Chesapeake cheapens up

That somber backdrop was also seen as a factor in the continued slide in Chesapeake Energy’s bonds. Those bonds have been getting clobbered all week ever since word got out that the company had hired advisers to help it restructure its debt, leading to market fears of a possible upcoming bankruptcy, even though the big Oklahoma City-based natural gas and oil producer explicitly denied having any such plans.

Chesapeake’s 8% notes due 2022, which had been trading in the 40s last week but suffered big losses on both Monday and Tuesday, retreated further on Wednesday, going home at 33½ bid, a trader said, down 2½ points. More than $38 million of those bonds changed hands during the session, second only to the aforementioned Charter Communications eight-year notes.

Chesapeake’s New York Stock Exchange-traded shares meantime replicated the bonds’ fall, plummeting by 25 cents, or 12.82%, to close at $1.70 per share on better-than-average volume.

Some energy gainers

The picture wasn’t entirely bleak in the energy universe. A trader saw Concho Resources’ 5½% notes due 2023 up 1½ points on the session, closing above the 85 level.

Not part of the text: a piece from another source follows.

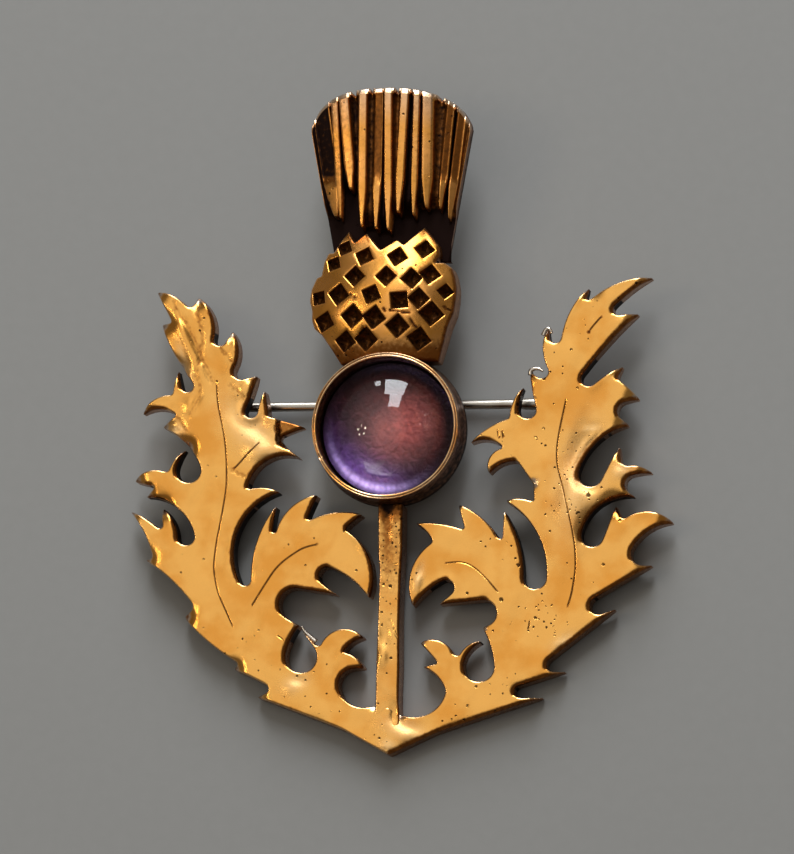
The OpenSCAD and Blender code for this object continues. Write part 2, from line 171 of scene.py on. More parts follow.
def even_line(points: Array, step: float, closed: bool = True) -> Array:
    """Points spread evenly along a line of straight pieces.

    Args:
        points: corners of the line.
        step: distance between the new points.
        closed: whether the last corner joins the first.

    Returns:
        The new points, without a doubled last one where the line is closed.
    """
    line = np.vstack([points, points[:1]]) if closed else points
    run = np.concatenate([[0.0], np.cumsum(np.linalg.norm(np.diff(line, axis=0), axis=1))])
    count = max(3, int(round(run[-1] / step)))
    at = np.linspace(0.0, run[-1], count, endpoint=not closed)
    return np.stack([np.interp(at, run, line[:, i]) for i in range(line.shape[1])], axis=1)


def soften(loop: Array, rounds: int) -> Array:
    """A closed line averaged with its neighbours: a quarter, a half and a quarter, some rounds.

    Args:
        loop: the closed line.
        rounds: how often.

    Returns:
        The averaged line.
    """
    for _ in range(rounds):
        loop = loop / 2 + (np.roll(loop, 1, axis=0) + np.roll(loop, -1, axis=0)) / 4
    return loop


def smooth_line(corners: Array, step: float = 0.2, rounds: int = 12) -> Array:
    """An open curve near the corners: even steps, averaged with their neighbours some rounds.

    Args:
        corners: the corners of the line.
        step: the distance between points.
        rounds: how often.

    Returns:
        The curve's points.
    """
    line = even_line(corners, step, closed=False)
    for _ in range(rounds):
        line[1:-1] = line[1:-1] / 2 + (line[:-2] + line[2:]) / 4
    return line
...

Another market source saw the Midland, Texas-based exploration and production operator’s paper up more than 1¼ points at 85¼ bid, on busy volume of over $11 million.

Indicators stay mixed

Statistical measures of junk market performance were mixed for a second straight session on Wednesday, their fifth mixed session in the last six trading days. They had turned mixed on Tuesday after having been lower across the board Monday.

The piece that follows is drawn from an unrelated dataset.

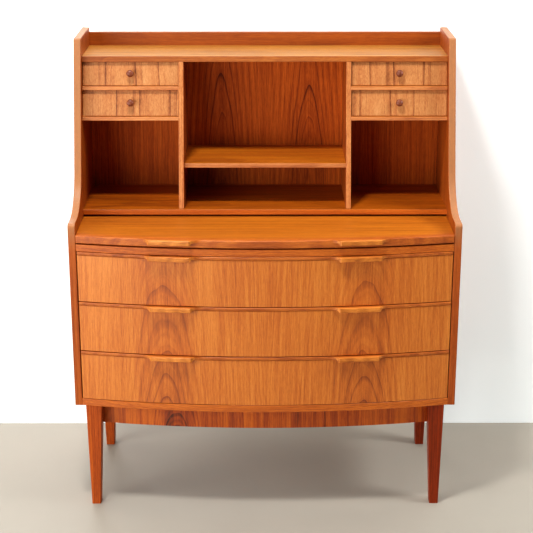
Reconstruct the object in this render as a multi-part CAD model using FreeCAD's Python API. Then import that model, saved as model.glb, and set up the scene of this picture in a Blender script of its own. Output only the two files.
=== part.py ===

The KDP High Yield Daily index rose by 18 basis points on Wednesday to 61.60, rebounding from Tuesday’s 40 bps drop and Monday’s 71 bps plunge. It was the first gain after seven consecutive losses; before those losses, it had risen for seven straight sessions.

Its yield came in by 3 bps to 7.57%, its first narrowing after having risen by 9 bps on Tuesday and having ballooned out by 22 bps on Monday. Those were the yield’s first widenings after having come in over the previous two sessions.

The Markit Series 25 CDX North American High Yield index, on the other hand, lost 5/32 point on Wednesday to end at 96 31/32 bid, 97 1/32 offered after having edged upward by 1/32 point on Tuesday. Wednesday was its fourth loss in the last five sessions.

The Merrill Lynch North American High Yield Master II index posted its first gain after three consecutive setbacks, improving by 0.309%. On Tuesday, it had backtracked by 0.505%. Wednesday marked the index’s second advance in the last five sessions.

That cut its year-to-date loss to 4.069%, down from Tuesday’s 4.364%, its worst cumulative loss for the year so far.